Reading Online Novel

Property(42)



My aunt gave me a long look. “She will be trying to get on,” she said. “ ‘Will probably make her way to New Orleans, may pass as a free negro, fifty-dollar additional reward on proof to conviction of any person who may harbor her.’ ”

“Won’t that last bit just encourage Mr. Roget to send her out of town?”

“She won’t stay with him,” my aunt replied. “That would be too obvious.”

“Perhaps you’re right,” I said, feeling thoroughly bored and aggravated by the whole business. My shoulder felt as though a hot iron were pressed against it and my head ached. “Is it time for my medicine yet?”

My aunt put the page aside and came to my bed. “My poor dear,” she said. “Are you in great pain?”

“I am,” I said.

She poured out a spoonful of the sleeping tincture. “Take this,” she said, “and rest a bit. I’ll go down and speak with Charles. He has brought his own driver over from Chatterly to serve as overseer here until you are well enough to decide what you want to do.”

I swallowed the medicine. “I know what I want to do,” I said. “I want to sell it all, everything and everyone.”

“We’ll talk about it when you are strong again,” my aunt said, soothing me as she might a sickly child.

My head seemed to droop forward like a flower broken on its stalk. “I fear I will never be strong again,” I said.



DR. LANDRY VISITED regularly to change the dressing on my shoulder and bring me news of the world. One morning he removed the bandages from my cheek and pulled the last stitches from my lip. “The redness will fade,” he said, when I requested the looking glass. “That gash in your cheek was so crooked it was the devil to sew.”

I gazed at my reflection. “Now this is pitiful,” I said, pressing the swollen ridge that divided my lower lip. In truth it was not so bad as I had feared.

“A beautiful woman is rendered more beautiful by a scar,” Dr. Landry opined. “It reminds a man of what suffering she has endured. In your case, we are all awed by your courage.”

“The courage to run away and hide?”

“Many a woman would not have had it.”

I wondered if this were true. I remembered my state that night as one of general terror, punctuated by a few moments of clarity when I knew what to do. If that was courage, what good was it? Sarah, who had been terrified, was the one to ride away unharmed, and my husband, who even I could not deny had been brave, was dead.

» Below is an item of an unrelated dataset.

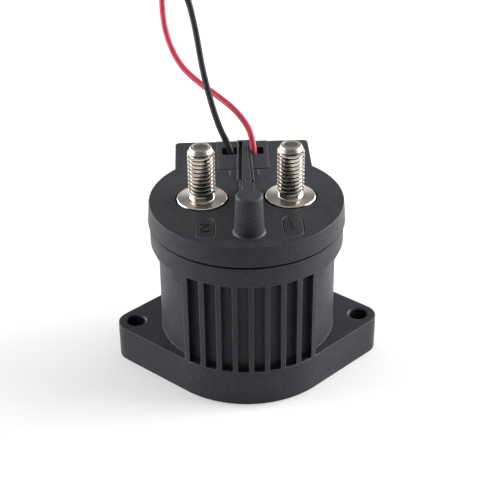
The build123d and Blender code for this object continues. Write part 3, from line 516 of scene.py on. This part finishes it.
class ContactorSizes(bpy.types.PropertyGroup):
    """Sizes and colours of the contactor's dressing."""

    case_colour: bpy.props.FloatVectorProperty(
        name="Case colour",
        description="Colour of the moulded case, cover and lead insert",
        default=(0.019, 0.0203, 0.0237),
        subtype="COLOR",
    )
    grain_strength: bpy.props.FloatProperty(
        name="Case grain",
        description="Strength of the moulded grain on the case",
        default=0.9,
        min=0,
        max=1,
    )
    edge_round: bpy.props.FloatProperty(
        name="Edge rounding",
        description="Radius of the rounding on the case's moulded edges",
        default=0.3 * MM,
        unit="LENGTH",
    )
    terminal_colour: bpy.props.FloatVectorProperty(
        name="Terminal colour",
        description="Colour of the plated terminals",
        default=(0.72, 0.665, 0.6),
        subtype="COLOR",
    )
    black_lead_colour: bpy.props.FloatVectorProperty(
        name="Black lead colour",
        description="Colour of the black lead's insulation",
        default=(0.011, 0.012, 0.0135),
        subtype="COLOR",
    )
    red_lead_colour: bpy.props.FloatVectorProperty(
        name="Red lead colour",
        description="Colour of the red lead's insulation",
        default=(0.52, 0.062, 0.105),
        subtype="COLOR",
    )
    thread_pitch: bpy.props.FloatProperty(
        name="Thread pitch",
        description="Rise of the terminals' thread for each turn",
        default=1.25 * MM,
        unit="LENGTH",
    )
    thread_r: bpy.props.FloatProperty(
        name="Thread radius",
        description="Outer radius of the terminals' thread",
        default=4.0 * MM,
        unit="LENGTH",
    )
    thread_root_r: bpy.props.FloatProperty(
        name="Thread root radius",
        description="Radius at the bottom of the thread's groove",
        default=3.25 * MM,
        unit="LENGTH",
    )
    number_height: bpy.props.FloatProperty(
        name="Number height",
        description="Height of the terminal numbers on the cover",
        default=4.0 * MM,
        unit="LENGTH",
    )
    number_rise: bpy.props.FloatProperty(
        name="Number rise",
        description="How far the terminal numbers stand above the cover",
        default=0.14 * MM,
        unit="LENGTH",
    )
    number_stroke: bpy.props.FloatProperty(
        name="Number stroke",
        description="Thickness of the terminal numbers' strokes",
        default=0.5 * MM,
        unit="LENGTH",
    )
    left_lamp: bpy.props.FloatProperty(
        name="Left lamp",
        description="Power of the softbox on the left",
        default=3.3,
        unit="POWER",
    )
    right_lamp: bpy.props.FloatProperty(
        name="Right lamp",
        description="Power of the softbox on the right",
        default=7.0,
        unit="POWER",
    )
    side_screen: bpy.props.FloatProperty(
        name="Side screens",
        description="Strength of the room's light low at both sides",
        default=14.0,
        min=0,
    )
    back_screen: bpy.props.FloatProperty(
        name="Back screen",
        description="Strength of the room's light low behind the part",
        default=1.2,
        min=0,
    )
    back_wall: bpy.props.FloatProperty(
        name="Back wall",
        description="Strength of the room's light behind the part, above the screen",
        default=0.25,
        min=0,
    )
    ceiling: bpy.props.FloatProperty(
        name="Ceiling",
        description="Strength of the room's light overhead",
        default=0.6,
        min=0,
    )
    room_strength: bpy.props.FloatProperty(
        name="Room light",
        description="Strength of the room's light everywhere else",
        default=0.05,
        min=0,
    )


# Terminals with a real thread


def radius_limit(sizes, z, neck_top, stud_top):
    """The stud's outline, which the thread may not pass: neck cone below, end chamfer above."""
    low_cone = NECK_R + max(z - neck_top, 0)
    high_cone = END_R + max(stud_top - z, 0) * (sizes.thread_r - END_R) / END_H
    return min(low_cone, high_cone, sizes.thread_r)


def thread_sleeve(sizes, start_z, neck_top, stud_top):
    """The thread as an open tube: one turn's profile, carried round and up by a screw."""
    pitch = sizes.thread_pitch
    crest, root = sizes.thread_r, sizes.thread_root_r
    # Radius and share of the pitch at each corner of one ridge
    corners = ((root, 0.0), (crest, 0.36), (crest, 0.5), (root, 0.86), (root, 1.0))
    piece = draw_profile([(radius, 0, start_z + share * pitch) for radius, share in corners])
    apply_modifier(
        piece,
        "SCREW",
        angle=2 * pi,
        screw_offset=pitch,
        iterations=THREAD_TURNS,
        steps=THREAD_STEPS,
        render_steps=THREAD_STEPS,
    )
    make_active(piece)
    bpy.ops.object.mode_set(mode="EDIT")
    bpy.ops.mesh.select_all(action="SELECT")
    bpy.ops.mesh.remove_doubles(threshold=WELD)
    bpy.ops.object.mode_set(mode="OBJECT")
    for vertex in piece.data.vertices:
        flat = Vector((vertex.co.x, vertex.co.y))
        limit = radius_limit(sizes, vertex.co.z, neck_top, stud_top)
        if flat.length > limit:
            flat *= limit / flat.length
        vertex.co.x = flat.x
        vertex.co.y = flat.y
    return piece


def rim_vertices(piece, upper):
    """The open rim of a tube: the vertices of its border edges in the upper or the lower half."""
    uses = {}
    for polygon in piece.data.polygons:
        for key in polygon.edge_keys:
            uses[key] = uses.get(key, 0) + 1
    border = {index for key, count in uses.items() if count == 1 for index in key}
    heights = [vertex.co.z for vertex in piece.data.vertices]
    middle = (min(heights) + max(heights)) / 2
    return {index for index in border if (piece.data.vertices[index].co.z > middle) == upper}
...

I was not so hypocritical as to be disturbed by the grim satisfaction I felt whenever that last fact surfaced in my consciousness. He was dead. He would be receiving no more reports. I smiled wanly at my altered reflection. It is worth it, I thought, handing the mirror back to Dr. Landry. “My husband saved my life,” I said honestly enough. The good doctor laid his hand upon my own and expressed again his deep sympathy for my loss.

Later, with his assistance, I was able to go downstairs for the first time. My aunt had put everything in order, but there was ample evidence of violence. The spyglass was dismantled and lay in pieces on the carpet, there were the gashes in the dining table, a curtain down, a mirror shattered so that only glass splinters remained in the frame. In my husband’s office there were shot holes in the wall just inside the door. “He fired and missed,” I observed to the doctor. “Then somehow he got out alive, but he left his second pistol behind.”

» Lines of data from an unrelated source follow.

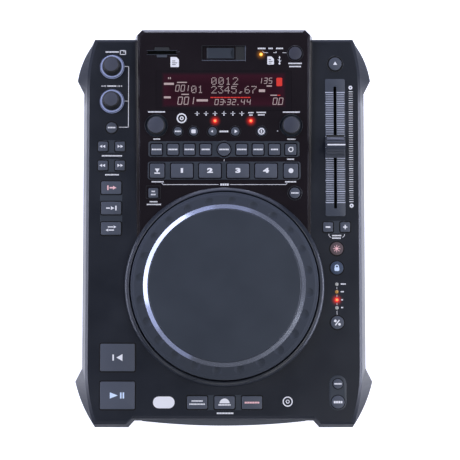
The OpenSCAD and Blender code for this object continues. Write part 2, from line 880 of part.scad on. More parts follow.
module bottom_case() {
    color(case_grey) difference() {
        union() {
            difference() {
                loft([seam_ring(-seam_step - base_inset - foot_chamfer, base_z),
                    seam_ring(-seam_step - base_inset, base_z + foot_chamfer),
                    seam_ring(-seam_step, seam_z)]);
                loft([seam_step_ring(-seam_step - base_inset - foot_chamfer, 0, base_z - 1),
                    seam_step_ring(-seam_step - base_inset, 0, base_z + foot_chamfer),
                    seam_step_ring(-seam_step, 0, seam_z + 1)]);
                // hollow
                difference() {
                    loft([seam_ring(-seam_step - base_inset - wall, floor_z),
                        seam_ring(-seam_step - wall, seam_z + 1)]);
                    loft([seam_step_ring(-seam_step - base_inset - wall, wall / 2, floor_z - 1),
                        seam_step_ring(-seam_step - wall, wall / 2, seam_z + 2)]);
                }
            }
            at_screws() translate([0, 0, base_z + boss_gap])
                cylinder(h = seam_z - base_z - boss_gap, r = boss_r);
            // legs under the disc drive
            for (x = [-1, 1]) {
                for (y = [0, 1]) {
                    translate([x * (drive_w / 2 - leg_in_x),
                        drive_front + leg_in_y + y * (drive_d - 2 * leg_in_y), floor_z - eps])
                        cylinder(h = drive_base - floor_z + eps, r = leg_r);
                }
            }
            // standoffs under the supply board
            for (x = [-1, 1]) {
                for (y = [-1, 1]) {
                    translate([supply_x + x * (supply_w / 2 - supply_leg_in),
                        supply_y + y * (supply_d / 2 - supply_leg_in), floor_z - eps])
                        cylinder(h = supply_z - floor_z + eps, r = standoff_r);
                }
            }
        }
        at_screws() {
            cylinder(h = seam_z - boss_floor, r = screw_head_r + screw_well);
            translate([0, 0, seam_z - 2 * boss_floor]) cylinder(h = 3 * boss_floor, r = screw_r + screw_gap);
        }
        fascia_notch();
        translate([-jack_plate_w / 2 - fit_gap, rear_y - overshoot, jack_z - jack_plate_h / 2 - fit_gap])
            cube([jack_plate_w + 2 * fit_gap, 2 * overshoot, jack_plate_h + 2 * fit_gap]);
        // cooling slots in the floor
        for (i = [0 : vent_count - 1]) {
            translate([supply_x + (i - (vent_count - 1) / 2) * vent_pitch - vent_w / 2, supply_y - vent_l / 2,
                base_z - 1]) cube([vent_w, vent_l, wall + 2]);
        }
    }
}

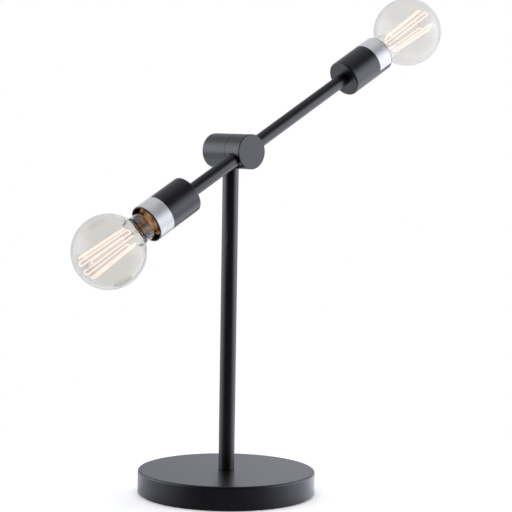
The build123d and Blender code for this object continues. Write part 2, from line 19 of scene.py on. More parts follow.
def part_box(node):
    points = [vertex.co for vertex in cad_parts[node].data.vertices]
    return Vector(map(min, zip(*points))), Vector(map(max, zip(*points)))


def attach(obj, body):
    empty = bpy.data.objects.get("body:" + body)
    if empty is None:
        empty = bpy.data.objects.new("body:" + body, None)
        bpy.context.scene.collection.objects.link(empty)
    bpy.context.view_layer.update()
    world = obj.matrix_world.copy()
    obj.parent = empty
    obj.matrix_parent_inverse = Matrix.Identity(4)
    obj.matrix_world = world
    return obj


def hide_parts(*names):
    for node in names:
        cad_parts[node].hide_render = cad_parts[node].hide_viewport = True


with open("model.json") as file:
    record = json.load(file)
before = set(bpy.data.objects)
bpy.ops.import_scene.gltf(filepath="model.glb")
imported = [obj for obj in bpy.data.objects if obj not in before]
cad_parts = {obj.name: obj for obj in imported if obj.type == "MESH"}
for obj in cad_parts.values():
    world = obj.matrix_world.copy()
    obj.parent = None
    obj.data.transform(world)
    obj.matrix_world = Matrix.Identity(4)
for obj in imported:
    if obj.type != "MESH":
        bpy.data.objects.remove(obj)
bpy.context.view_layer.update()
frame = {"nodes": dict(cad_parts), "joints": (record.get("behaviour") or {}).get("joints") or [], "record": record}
log = logging.getLogger("lamp")

MM = 0.001
POLE = 1e-4  # a radius below this closes a mesh
HOLD = (0.4, 0.05)  # how far off a rounding its held points are: a share of it, and an extra
NOISE_RANGE = (0.3, 0.7)  # what a noise texture mostly gives

Tree = bpy.types.NodeTree
Socket = bpy.types.NodeSocket
Point = tuple[float, float]  # a place along an axis and a radius off it
Fade = tuple[float, float, float, float]  # start, end, value at the start, value at the end
Change = tuple[Socket, float | Socket, float | Socket, float, float]  # a value and its fade


class Side(Enum):
    """The two ends of the arm. The value is the ending of the CAD nodes' names."""

    LEFT = "left"
    RIGHT = "right"


# Geometry


@dataclass(frozen=True)
class Spine:
    """A straight axis that round pieces are turned about: local Z, with local X to the front.

    Attributes:
        start: The axis's origin, in metres.
        direction: The way that local Z points.
    """

    start: Vector
    direction: Vector

    def placement(self) -> Matrix:
        """Works out where the axis's own space lies.

        Returns:
            The matrix that takes local millimetres to the lamp's frame in metres.
        """
        along = self.direction.normalized()
        front = Vector((0.0, -1.0, 0.0))
        front = (front - along * front.dot(along)).normalized()
        turned = Matrix((front, along.cross(front), along)).transposed().to_4x4()
        return Matrix.Translation(self.start) @ turned @ Matrix.Scale(MM, 4)

    def span(self, node: str) -> tuple[float, float, float]:
        """Measures a CAD node along this axis.

        Args:
            node: The node's name.

        Returns:
            Its lowest and highest place along the axis and its largest radius, in millimetres.
        """
        back = self.placement().inverted()
        local = [back @ vertex.co for vertex in frame["nodes"][node].data.vertices]
        places = [point.z for point in local]
        return min(places), max(places), max(math.hypot(p.x, p.y) for p in local)

    def shifted(self, distance: float) -> "Spine":
        """The same axis with its origin moved along it by a distance in millimetres."""
        return Spine(self.start + self.direction.normalized() * distance * MM, self.direction)


@dataclass(frozen=True)
class Corner:
    """A corner of a turned outline.

    Attributes:
        place: Distance along the axis.
        radius: Distance off the axis.
        rounding: Radius that the corner is rounded to.
    """

    place: float
    radius: float
    rounding: float = 0.0


def trace(corners: list[Corner], closed: bool = False, steps: int = 6) -> list[Point]:
    """Rounds an outline's corners and holds the straight runs beside them, for even shading.

    Args:
        corners: The outline's corners in order.
        closed: Whether the last corner joins the first.
        steps: Faces in each rounding.

    Returns:
        The outline's points.
    """
    points: list[Point] = []
    count = len(corners)
    for index, corner in enumerate(corners):
        here = Vector((corner.place, corner.radius))
        is_end = not closed and index in (0, count - 1)
        if corner.rounding <= 0.0 or is_end:
            points.append(tuple(here))
            continue
        before, after = corners[index - 1], corners[(index + 1) % count]
        back = Vector((before.place, before.radius)) - here
        ahead = Vector((after.place, after.radius)) - here
        half = back.angle(ahead) / 2
        reach = corner.rounding / math.tan(half)
        hold = HOLD[0] * corner.rounding + HOLD[1]
        centre = here + (back.normalized() + ahead.normalized()).normalized() * (
            corner.rounding / math.sin(half)
        )
        start = here + back.normalized() * reach - centre
        sweep = start.angle_signed(here + ahead.normalized() * reach - centre)
        if back.length > reach + 2 * hold:
            points.append(tuple(here + back.normalized() * (reach + hold)))
        for step in range(steps + 1):
            angle = -sweep * step / steps
            spoke = Matrix.Rotation(angle, 2) @ start
            points.append(tuple(centre + spoke))
        if ahead.length > reach + 2 * hold:
            points.append(tuple(here + ahead.normalized() * (reach + hold)))
    return points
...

“Unspeakable,” Dr. Landry said. A weakness in my legs caused me to lean hard upon his arm, and he led me to the chair, where I sank down gratefully. We heard a sound in the hall, a door slammed, there were quick footsteps coming toward us. Of course, I thought. I would not get off with just a few scars, a useless arm. My husband would have his revenge upon me, and he would have it every day for the rest of my life. Dr. Landry looked out the door, his brow furrowed as a low whine began. He stepped aside, allowing the creature to pass into the room.

Delphine had cleaned him up and dressed him in short pants and a loose linen shirt half tucked in at the back. His face was still swollen, the bruise had faded to yellow. He came to my chair and began patting my knee, babbling nonsense with the confidence and intensity of a lawyer making an irresistible argument. I looked over his head at Dr. Landry, who covered his beard with his hand and shook his head slowly. “The heir apparent,” I said, and then, as if he understood me, Walter turned to the doctor and gave a shout of what sounded like joy.



I HAVE NEVER liked my husband’s brother, Charles Gaudet. He’s an arrogant man, boorish and supercilious, like my husband, only worse because he has been successful. He is the youngest of three brothers and the richest of all. Since my husband’s murder, he has taken to strolling around this property as if he owned it, addressing me in solicitous tones, as if I were addled and must have every word repeated. As soon as I was well enough to receive a visitor, he was at the door, eager to get at my husband’s books to see what chance he had of being repaid the money he was fool enough to loan his brother.